The negativity around the brand was also encapsulated by a separate study of over 8,000 tweets by smart data provider AdmantX. Among the more prominent reactions to the scandal from people were disappointment - VW was a brand we all trusted. Plus, VW owners know their car has lost a lot of value should they want to resell it – and also fear - about Germany’s reputation, environment and pollution, but also people in Wolfsburg worrying about losing their jobs and VW’s investment in the city.
Given the severity of the issue, it’s not surprising then that Volkswagen has been quietly recalibrating its marketing.
The Drum contacted Volkswagen to comment on how it plans to combat the spiralling perception, but a spokesperson declined to share any detail beyond a statement already in circulation. However, actions speak louder than words, and a number of videos that promoted the car maker’s diesel tech have reportedly been removed from its official USA YouTube account. As originally reported by jalopnik.com, a search of the account reveals that ads for campaigns such as the ‘Diesel Old Wives Tales’ and ‘Like Really Clean Diesel’ have been deleted.
The videos were reportedly removed at the request of Volkswagen, according to jalopnik.com.
“Blindly continuing a campaign which is fundamentally undermined by the businesses actions will hinder trust for the future as well as today,” said Jo Arden, head of strategy at 23red.
It’s likely advertising for Volkswagen’s diesel cars, particularly in the US, will be pulled or at least suspended. Owners of the recalled cars can file deceptive marketing complaints with the Federal Trade Commission because the affected vehicles were promoted as “clean diesel”.
“Consumers have bought into the brand because they have genuine concerns in this area and want to make a positive choice,” said Arden. “Volkswagen have undermined that choice and with it will have made loyalists feel cheated. They need to totally rethink what they stand for, how they can be what they stand for and then how they can ask consumers to believe that.”
Volkswagen is such an iconic brand that damage of the scandal to Germany and the wider automotive industry might be greater than the damage to Volkswagen itself. The share prices for Fiat Chrysler Automobiles and Tata Motors slumped 5.7 per cent and 6.7 per cent, while Daimler (7.1 per cent) and BMW (5.5 per cent) also suffered drops. While none of the companies have been accused of cheating the test like Volkswagen, the scandal has sparked calls from some quarters of the industry for a broader probe into the industry.

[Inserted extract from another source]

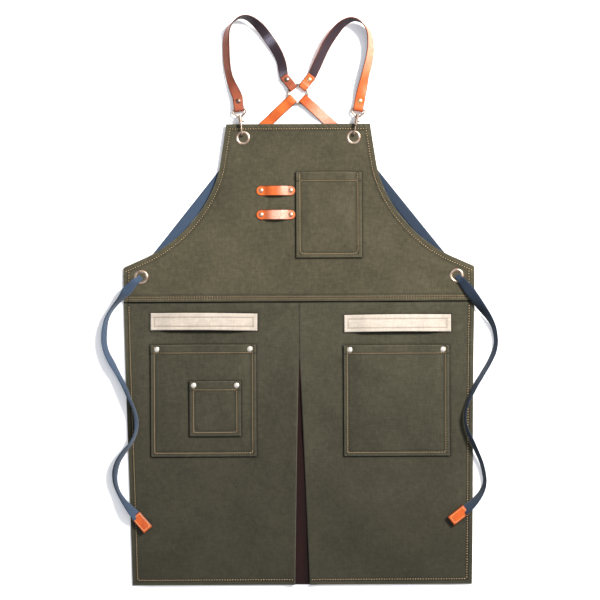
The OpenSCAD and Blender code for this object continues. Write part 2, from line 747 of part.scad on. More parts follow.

“The VW emissions situation poses a raft of challenges to VW, and indeed the entire automotive industry,” predicted Felicia Rosenzweig, partner at Prophet. “In general, it’s likely that automotive manufacturers will reassess their marketing campaigns to reassure the public and stake their own claims.”
At least for the time being, the ‘clean diesel’ landscape has changed and current promotions may seem hollow.
Questions will also likely be asked at Red Bull, where recent reports suggest the sale of its Formula One team to Volkswagen was imminent. Red Bull was rumoured to be looking for a development and sponsorship role as world’s largest automaker takes the reins as supplier.
VW chief executive Martin Winterkorn had apparently already agreed the deal with Red Bull boss Dietrich Mateschitz. However, there have since been calls for Winterkorn’s departure as shares plunged.
This immediate situation may provide an opportunity for electronic vehicle manufacturers to be bolder about their own technologies. The sudden popularity of electric cars, that saw them dominate the Frankfurt Motor Show this year, is in part driven by increasingly tougher emission legislation from European regulators.
“Volkswagen can send a powerful signal by taking a leadership role in the industry, addressing emissions outcomes and automotive testing for the industry, so that statements related to environmental impact and safety can be believed,” said Rosenzweig.
It will be a long and arduous road to recovery for Volkswagen that will need its marketers to mend the discord between brand and product if the company's diesel cars are to become trusted once again.